Brief: All material below is to be reproduced exactly.

——————————

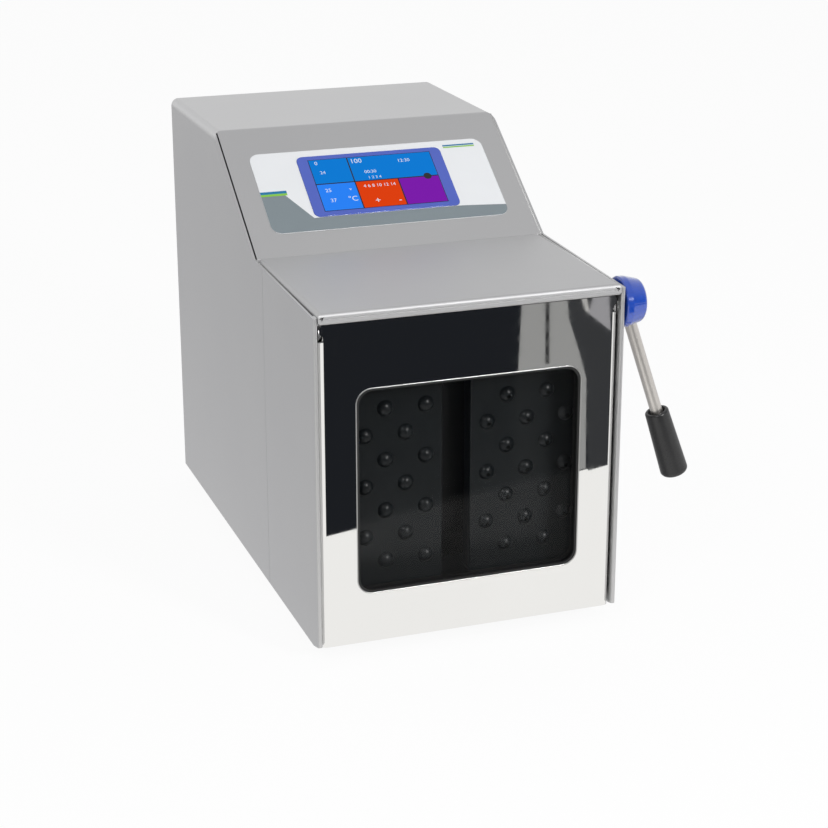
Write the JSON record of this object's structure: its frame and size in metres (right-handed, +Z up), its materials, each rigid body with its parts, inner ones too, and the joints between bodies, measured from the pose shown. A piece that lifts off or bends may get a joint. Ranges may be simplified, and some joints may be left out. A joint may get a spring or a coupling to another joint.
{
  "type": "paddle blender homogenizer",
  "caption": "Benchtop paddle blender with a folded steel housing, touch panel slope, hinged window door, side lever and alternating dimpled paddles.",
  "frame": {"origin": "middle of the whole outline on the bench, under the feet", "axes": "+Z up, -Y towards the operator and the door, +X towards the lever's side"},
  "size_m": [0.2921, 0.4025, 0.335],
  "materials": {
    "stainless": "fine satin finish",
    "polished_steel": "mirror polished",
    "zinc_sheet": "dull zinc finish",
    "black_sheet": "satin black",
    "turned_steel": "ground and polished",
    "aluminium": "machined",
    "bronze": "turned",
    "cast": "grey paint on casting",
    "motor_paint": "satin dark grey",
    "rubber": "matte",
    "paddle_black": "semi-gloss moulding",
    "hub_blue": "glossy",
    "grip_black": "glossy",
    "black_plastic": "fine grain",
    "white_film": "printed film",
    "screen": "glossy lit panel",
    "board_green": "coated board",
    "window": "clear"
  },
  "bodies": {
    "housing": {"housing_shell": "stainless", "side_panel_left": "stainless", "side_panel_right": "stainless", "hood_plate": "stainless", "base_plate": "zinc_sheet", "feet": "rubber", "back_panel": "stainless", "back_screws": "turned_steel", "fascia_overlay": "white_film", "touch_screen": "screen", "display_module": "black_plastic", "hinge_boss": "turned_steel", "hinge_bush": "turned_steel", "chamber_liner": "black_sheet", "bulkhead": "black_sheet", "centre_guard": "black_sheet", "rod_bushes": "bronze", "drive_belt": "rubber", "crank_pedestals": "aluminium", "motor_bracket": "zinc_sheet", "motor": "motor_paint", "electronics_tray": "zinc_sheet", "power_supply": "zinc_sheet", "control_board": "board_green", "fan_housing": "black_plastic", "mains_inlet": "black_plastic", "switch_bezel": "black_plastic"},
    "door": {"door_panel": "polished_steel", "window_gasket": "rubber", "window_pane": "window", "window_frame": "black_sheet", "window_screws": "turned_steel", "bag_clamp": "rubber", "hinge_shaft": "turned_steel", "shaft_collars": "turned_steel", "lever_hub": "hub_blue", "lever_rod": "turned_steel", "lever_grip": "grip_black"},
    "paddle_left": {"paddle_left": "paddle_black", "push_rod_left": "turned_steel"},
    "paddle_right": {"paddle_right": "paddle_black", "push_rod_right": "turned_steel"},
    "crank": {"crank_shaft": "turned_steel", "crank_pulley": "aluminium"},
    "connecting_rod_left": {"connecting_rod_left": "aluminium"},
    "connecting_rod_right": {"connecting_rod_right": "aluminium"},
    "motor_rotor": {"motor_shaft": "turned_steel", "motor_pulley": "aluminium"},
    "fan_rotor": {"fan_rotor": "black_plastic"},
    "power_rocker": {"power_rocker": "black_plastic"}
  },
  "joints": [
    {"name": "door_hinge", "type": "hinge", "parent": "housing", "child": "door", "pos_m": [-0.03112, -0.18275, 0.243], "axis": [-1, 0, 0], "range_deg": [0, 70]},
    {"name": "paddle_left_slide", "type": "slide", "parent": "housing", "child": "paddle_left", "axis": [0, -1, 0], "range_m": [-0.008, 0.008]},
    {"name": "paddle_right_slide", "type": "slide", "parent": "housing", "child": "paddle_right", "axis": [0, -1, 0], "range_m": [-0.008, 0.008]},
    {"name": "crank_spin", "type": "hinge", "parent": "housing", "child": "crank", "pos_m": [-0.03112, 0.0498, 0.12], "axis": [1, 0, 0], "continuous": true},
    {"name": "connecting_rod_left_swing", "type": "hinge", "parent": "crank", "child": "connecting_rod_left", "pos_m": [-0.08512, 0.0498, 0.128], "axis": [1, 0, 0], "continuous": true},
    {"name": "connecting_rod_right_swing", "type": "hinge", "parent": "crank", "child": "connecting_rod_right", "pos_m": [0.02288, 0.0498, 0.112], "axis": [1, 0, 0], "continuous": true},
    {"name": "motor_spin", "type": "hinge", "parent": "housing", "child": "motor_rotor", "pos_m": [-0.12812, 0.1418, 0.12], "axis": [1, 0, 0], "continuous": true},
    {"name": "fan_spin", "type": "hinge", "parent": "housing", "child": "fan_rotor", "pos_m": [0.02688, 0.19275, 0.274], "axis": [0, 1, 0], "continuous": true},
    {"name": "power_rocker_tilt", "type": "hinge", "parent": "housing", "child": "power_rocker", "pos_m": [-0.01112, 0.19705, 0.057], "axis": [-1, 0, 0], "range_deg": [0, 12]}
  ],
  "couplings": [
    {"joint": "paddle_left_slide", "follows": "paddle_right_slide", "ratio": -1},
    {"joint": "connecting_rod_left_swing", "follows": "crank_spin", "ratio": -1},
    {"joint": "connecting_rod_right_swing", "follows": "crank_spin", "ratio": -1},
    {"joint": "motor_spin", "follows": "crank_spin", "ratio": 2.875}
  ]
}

——————————

Solution for this exercise:
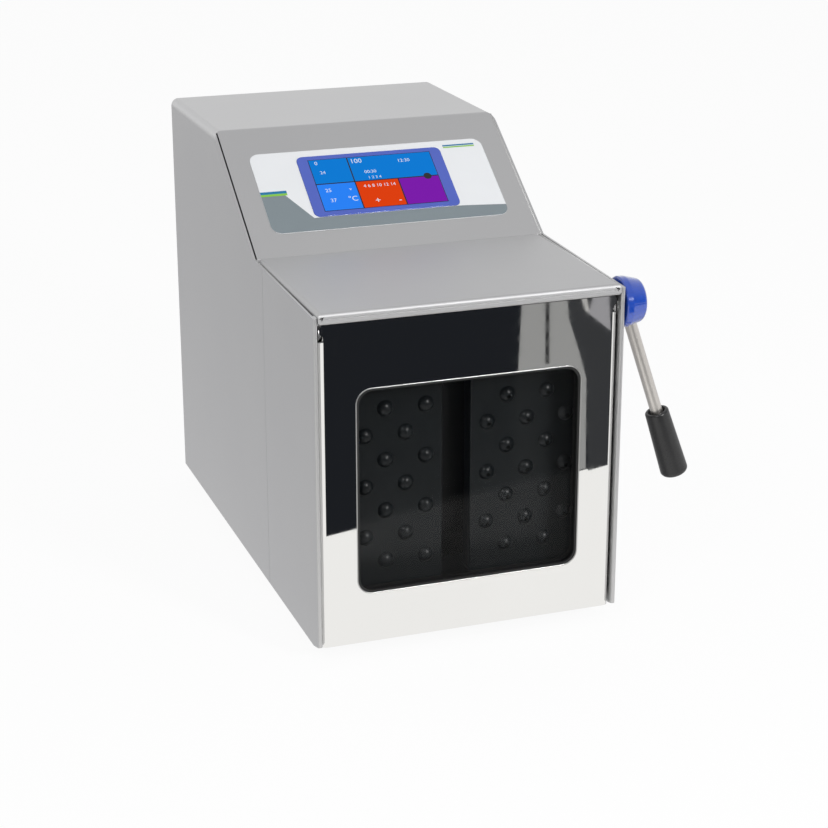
Write the JSON record of this object's structure: its frame and size in metres (right-handed, +Z up), its materials, each rigid body with its parts, inner ones too, and the joints between bodies, measured from the pose shown. A piece that lifts off or bends may get a joint. Ranges may be simplified, and some joints may be left out. A joint may get a spring or a coupling to another joint.
{
  "type": "paddle blender homogenizer",
  "caption": "Benchtop paddle blender with a folded steel housing, touch panel slope, hinged window door, side lever and alternating dimpled paddles.",
  "frame": {"origin": "middle of the whole outline on the bench, under the feet", "axes": "+Z up, -Y towards the operator and the door, +X towards the lever's side"},
  "size_m": [0.2921, 0.4025, 0.335],
  "materials": {
    "stainless": "fine satin finish",
    "polished_steel": "mirror polished",
    "zinc_sheet": "dull zinc finish",
    "black_sheet": "satin black",
    "turned_steel": "ground and polished",
    "aluminium": "machined",
    "bronze": "turned",
    "cast": "grey paint on casting",
    "motor_paint": "satin dark grey",
    "rubber": "matte",
    "paddle_black": "semi-gloss moulding",
    "hub_blue": "glossy",
    "grip_black": "glossy",
    "black_plastic": "fine grain",
    "white_film": "printed film",
    "screen": "glossy lit panel",
    "board_green": "coated board",
    "window": "clear"
  },
  "bodies": {
    "housing": {"housing_shell": "stainless", "side_panel_left": "stainless", "side_panel_right": "stainless", "hood_plate": "stainless", "base_plate": "zinc_sheet", "feet": "rubber", "back_panel": "stainless", "back_screws": "turned_steel", "fascia_overlay": "white_film", "touch_screen": "screen", "display_module": "black_plastic", "hinge_boss": "turned_steel", "hinge_bush": "turned_steel", "chamber_liner": "black_sheet", "bulkhead": "black_sheet", "centre_guard": "black_sheet", "rod_bushes": "bronze", "drive_belt": "rubber", "crank_pedestals": "aluminium", "motor_bracket": "zinc_sheet", "motor": "motor_paint", "electronics_tray": "zinc_sheet", "power_supply": "zinc_sheet", "control_board": "board_green", "fan_housing": "black_plastic", "mains_inlet": "black_plastic", "switch_bezel": "black_plastic"},
    "door": {"door_panel": "polished_steel", "window_gasket": "rubber", "window_pane": "window", "window_frame": "black_sheet", "window_screws": "turned_steel", "bag_clamp": "rubber", "hinge_shaft": "turned_steel", "shaft_collars": "turned_steel", "lever_hub": "hub_blue", "lever_rod": "turned_steel", "lever_grip": "grip_black"},
    "paddle_left": {"paddle_left": "paddle_black", "push_rod_left": "turned_steel"},
    "paddle_right": {"paddle_right": "paddle_black", "push_rod_right": "turned_steel"},
    "crank": {"crank_shaft": "turned_steel", "crank_pulley": "aluminium"},
    "connecting_rod_left": {"connecting_rod_left": "aluminium"},
    "connecting_rod_right": {"connecting_rod_right": "aluminium"},
    "motor_rotor": {"motor_shaft": "turned_steel", "motor_pulley": "aluminium"},
    "fan_rotor": {"fan_rotor": "black_plastic"},
    "power_rocker": {"power_rocker": "black_plastic"}
  },
  "joints": [
    {"name": "door_hinge", "type": "hinge", "parent": "housing", "child": "door", "pos_m": [-0.03112, -0.18275, 0.243], "axis": [-1, 0, 0], "range_deg": [0, 70]},
    {"name": "paddle_left_slide", "type": "slide", "parent": "housing", "child": "paddle_left", "axis": [0, -1, 0], "range_m": [-0.008, 0.008]},
    {"name": "paddle_right_slide", "type": "slide", "parent": "housing", "child": "paddle_right", "axis": [0, -1, 0], "range_m": [-0.008, 0.008]},
    {"name": "crank_spin", "type": "hinge", "parent": "housing", "child": "crank", "pos_m": [-0.03112, 0.0498, 0.12], "axis": [1, 0, 0], "continuous": true},
    {"name": "connecting_rod_left_swing", "type": "hinge", "parent": "crank", "child": "connecting_rod_left", "pos_m": [-0.08512, 0.0498, 0.128], "axis": [1, 0, 0], "continuous": true},
    {"name": "connecting_rod_right_swing", "type": "hinge", "parent": "crank", "child": "connecting_rod_right", "pos_m": [0.02288, 0.0498, 0.112], "axis": [1, 0, 0], "continuous": true},
    {"name": "motor_spin", "type": "hinge", "parent": "housing", "child": "motor_rotor", "pos_m": [-0.12812, 0.1418, 0.12], "axis": [1, 0, 0], "continuous": true},
    {"name": "fan_spin", "type": "hinge", "parent": "housing", "child": "fan_rotor", "pos_m": [0.02688, 0.19275, 0.274], "axis": [0, 1, 0], "continuous": true},
    {"name": "power_rocker_tilt", "type": "hinge", "parent": "housing", "child": "power_rocker", "pos_m": [-0.01112, 0.19705, 0.057], "axis": [-1, 0, 0], "range_deg": [0, 12]}
  ],
  "couplings": [
    {"joint": "paddle_left_slide", "follows": "paddle_right_slide", "ratio": -1},
    {"joint": "connecting_rod_left_swing", "follows": "crank_spin", "ratio": -1},
    {"joint": "connecting_rod_right_swing", "follows": "crank_spin", "ratio": -1},
    {"joint": "motor_spin", "follows": "crank_spin", "ratio": 2.875}
  ]
}